50.000 Hausbesuche weniger als noch vor fünf Jahren

Die Hausbesuche sind laut Wiener Gebietskrankenkasse in den vergangenen fünf Jahren von 508.000 auf 451.000 gesunken. Die Gründe dafür sind für die WGKK nur schwer erklärbar. Ein Teil des Rückgangs könnte auf die im April 2017 gestartete telefonische Gesundheitsberatung 1450 zurückgeführt werden.

Unter dieser Telefonnummer erhalten Patienten Hilfe bei gesundheitlichen Fragen. In manchen Fällen würde sich herausstellen, dass ein Besuch beim Hausarzt nicht notwendig sei und eine Selbstversorgung ausreiche, so die Kasse - mehr dazu in Neue Gesundheitshotline: Täglich 100 Anrufe.

Mehr Honorar bedeutet nicht mehr Hausbesuche

Auch für die Wiener Gebietskrankenkasse ist auffällig, dass die jüngeren Ärzte durchschnittlich weniger Visiten durchführen, als jene, die bereits seit vielen Jahren ihre Vertragsarzttätigkeit ausüben. Finanzielle Anreize sollen die Bereitschaft zur Visitentätigkeit stärken. Man setze bereits seit Jahren finanzielle Anreize, um die Anzahl zu steigern, so die Kasse.
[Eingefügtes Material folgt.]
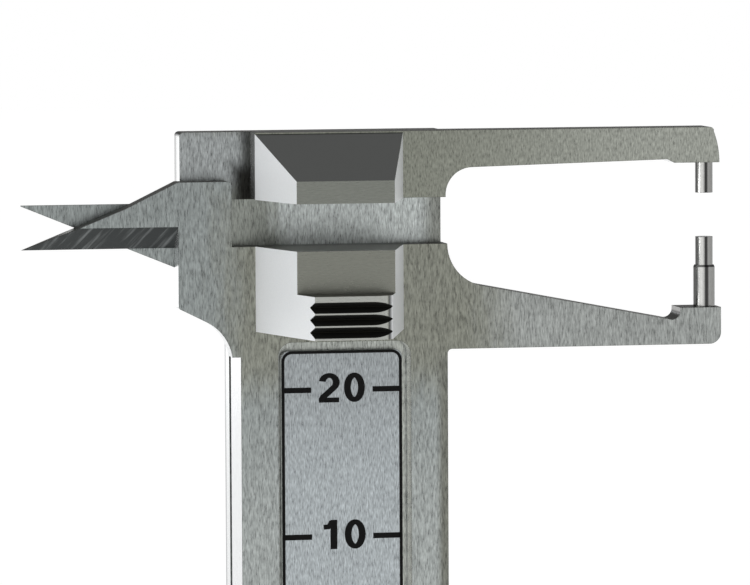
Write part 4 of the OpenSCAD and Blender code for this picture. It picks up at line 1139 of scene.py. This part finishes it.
@dataclass
class Studio:
    """The camera, a pale floor and plain soft light.

    Args:
        aim: the point the camera looks at.
        distance: the camera's distance from it.
        azimuth: the camera's direction round the object.
        elevation: the camera's height angle.
        roll: the camera's small tilt.
        lens: focal length in millimetres.
        sensor: the sensor's width in millimetres.
        clip: nearest and farthest distance that the camera sees.
        floor_z: height of the floor.
        floor_r: radius of the floor.
        floor_tone: colour of the floor.
        white_strength: strength of the floor's own white.
        white_share: how much of that white the camera sees, over the lit floor.
        room: greys of the room in reflections, each with its height from 0 below to 1 above.
        room_strength: strength of those greys.
        soft_strength: strength of the room's plain light.
        lamps: the soft boxes.
    """

    aim: Point = (2.106 * MM, -7.0 * MM, 68.764 * MM)
    distance: float = 388.5 * MM
    azimuth: float = -10.5
    elevation: float = 3.97
    roll: float = 0.3
    lens: float = 276.0
    sensor: float = 36.0
    clip: tuple[float, float] = (0.02, 20.0)
    floor_z: float = -30.95 * MM
    floor_r: float = 3.0
    floor_tone: Colour = (0.9, 0.9, 0.9)
    white_strength: float = 1.15
    white_share: float = 0.715
    room: tuple[tuple[float, float], ...] = (
        (0.0, 0.8), (0.5, 1.0), (0.53, 0.9), (0.56, 0.13), (0.7, 0.13), (0.85, 0.25), (1.0, 0.2))
    room_strength: float = 0.85
    soft_strength: float = 0.75
    lamps: tuple[Lamp, ...] = (
        Lamp("behind", (-0.22, 1.0, 0.0), (0.0, 0.0, 0.05), (0.55, 0.12), 0.07),
        Lamp("left", (-0.9, -0.12, 0.14), (0.0, 0.0, 0.06), (0.5, 0.5), 2.5))

    def place_camera(self) -> None:
        """Puts the camera where the photograph was taken from."""
        a, e, t = math.radians(self.azimuth), math.radians(self.elevation), math.radians(self.roll)
        back = Vector((math.sin(a) * math.cos(e), -math.cos(a) * math.cos(e), math.sin(e)))
        right = Vector((math.cos(a), math.sin(a), 0.0))
        up = back.cross(right)
        side = right * math.cos(t) - up * math.sin(t)
        top = right * math.sin(t) + up * math.cos(t)
        data = bpy.data.cameras.new("camera")
        data.lens = self.lens
        data.sensor_width = self.sensor
        data.clip_start, data.clip_end = self.clip
        camera = bpy.data.objects.new("camera", data)
        bpy.context.collection.objects.link(camera)
        place = Vector(self.aim) + back * self.distance
        camera.matrix_world = Matrix((
            (side.x, top.x, back.x, place.x), (side.y, top.y, back.y, place.y),
            (side.z, top.z, back.z, place.z), (0, 0, 0, 1)))
        bpy.context.scene.camera = camera
        LOG.info("camera placed")

    def backdrop_white(self, wires: NodeWires, lit: bpy.types.Node, out: bpy.types.Node) -> None:
        """Shows near white to the camera, keeping the shadow, and plain white to glossy and clear surfaces.

        Args:
            wires: the material's wires.
            lit: the shader that catches light and shadow.
            out: the material's output.
        """
        rays = wires.add("ShaderNodeLightPath").outputs
        white = wires.add("ShaderNodeEmission")
        white.inputs["Strength"].default_value = self.white_strength
        mirrored = wires.sums("MAXIMUM", rays["Is Glossy Ray"], rays["Is Transmission Ray"])
        seen = wires.sums("MULTIPLY", rays["Is Camera Ray"], self.white_share)
        mix = wires.mix_shaders(wires.sums("MAXIMUM", mirrored, seen), lit, white)
        wires.join(mix.outputs[0], out.inputs["Surface"])

    def lay_floor(self) -> None:
        """Lays the pale floor under the gauge."""
        wires, shader = fresh_material("floor_white")
        shader.inputs["Base Color"].default_value = (*self.floor_tone, 1.0)
        shader.inputs["Roughness"].default_value = 0.9
        out = next(n for n in wires.owner.node_tree.nodes if n.type == "OUTPUT_MATERIAL")
        self.backdrop_white(wires, shader, out)
        make = bmesh.new()
        bmesh.ops.create_circle(make, cap_ends=True, segments=64, radius=self.floor_r)
        mesh = bpy.data.meshes.new("floor")
        make.to_mesh(mesh)
        make.free()
        mesh.materials.append(wires.owner)
        floor = bpy.data.objects.new("floor", mesh)
        floor.location = (0, 0, self.floor_z)
        bpy.context.collection.objects.link(floor)
        LOG.info("floor laid")

    def light_world(self) -> None:
        """Lights the room: white to the camera, greys by height in reflections, plain light on the rest."""
        world = bpy.data.worlds.new("room")
        bpy.context.scene.world = world
        world.use_nodes = True
        world.node_tree.nodes.clear()
        wires = NodeWires(world)
        place = wires.add("ShaderNodeTexCoord")
        parts = wires.add("ShaderNodeSeparateXYZ")
        wires.join(place.outputs["Generated"], parts.inputs[0])
        ramp = wires.add("ShaderNodeValToRGB")
        stops = ramp.color_ramp.elements
        while len(stops) < len(self.room):
            stops.new(0.5)
        for stop, (height, grey) in zip(stops, self.room):
            stop.position = height
            stop.color = (grey, grey, grey, 1)
        wires.join(wires.from_signed(parts.outputs["Z"]), ramp.inputs[0])
        greys, soft, white = (wires.add("ShaderNodeBackground") for _ in range(3))
        wires.join(ramp.outputs[0], greys.inputs["Color"])
        greys.inputs["Strength"].default_value = self.room_strength
        for plain, strength in ((soft, self.soft_strength), (white, 1.0)):
            plain.inputs["Color"].default_value = (1, 1, 1, 1)
            plain.inputs["Strength"].default_value = strength
        rays = wires.add("ShaderNodeLightPath").outputs
        mix = wires.mix_shaders(rays["Is Glossy Ray"], soft, greys)
        mix = wires.mix_shaders(rays["Is Camera Ray"], mix, white)
        wires.join(mix.outputs[0], wires.add("ShaderNodeOutputWorld").inputs["Surface"])
        LOG.info("room lit")

    def build(self) -> None:
        """Builds the camera, the floor and the light."""
        bpy.context.scene.view_settings.view_transform = "Standard"
        self.place_camera()
        self.lay_floor()
        self.light_world()
        for lamp in self.lamps:
            lamp.hang()


def main() -> None:
    """Builds and dresses the gauge."""
    logging.basicConfig(level=logging.INFO, format="%(name)s: %(message)s")
    finishes = Finishes()
    finishes.build()
    Studio().build()
    body = FixedBody()
    body.dress(finishes)
    body.print_scale(finishes)
    Slide().dress(finishes)
    dial = DialUnit()
    dial.dress(finishes)
    dial.print_face(finishes)


if __name__ == "__main__":
    main()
Aktuell beträgt das Honorar für eine Visite im häuslichen Bereich 47 Euro, etwaige Einzelleistungen, sofern diese bei der Visite erforderlich sind, werden separat honoriert. Hinzukommen können noch die Fallpauschale und der Hausarztzuschlag, falls es sich um den ersten Kontakt im Quartal handelt. Mit der Ärztekammer für Wien wurde im letzten Honorarabschluss eine neuerliche schrittweise Steigerung des Honorars für Visiten vereinbart, ab 2020 gibt es 55 Euro.

Hausärzte sind laut Kammer überlastet

Der Wiener Ärztekammer ist bewusst, dass immer mehr Hausärzte keine Hausbesuche durchführen. Für Kammeramtsdirektor Thomas Holzgruber ist der Mangel an Hausärzten daran schuld. Die Ärzte seien überlastet, weil sie zu viele Patienten haben und ihre Ordinationen überlaufen sind, „und daher natürlich die Patienten in der Ordination machen, länger in der Ordination sitzen und dadurch weniger Zeit haben, Hausbesuche zu machen“, meint Holzgruber - mehr dazu in Hausärztemangel immer größer.

Hilfreich wäre es laut Holzgruber, wenn es den Hausärzten ermöglicht werde, ein Parkpickerl zu beantragen, damit sie vor der Ordination parken können, „dies würde vieles erleichtern“. Generell gibt es aber ein europaweites Phänomen, dass Patienten auch weniger Hausbesuche anfordern und sich meist selbst ins Auto setzen, um zum Arzt oder in die Spitalsambulanz zu fahren.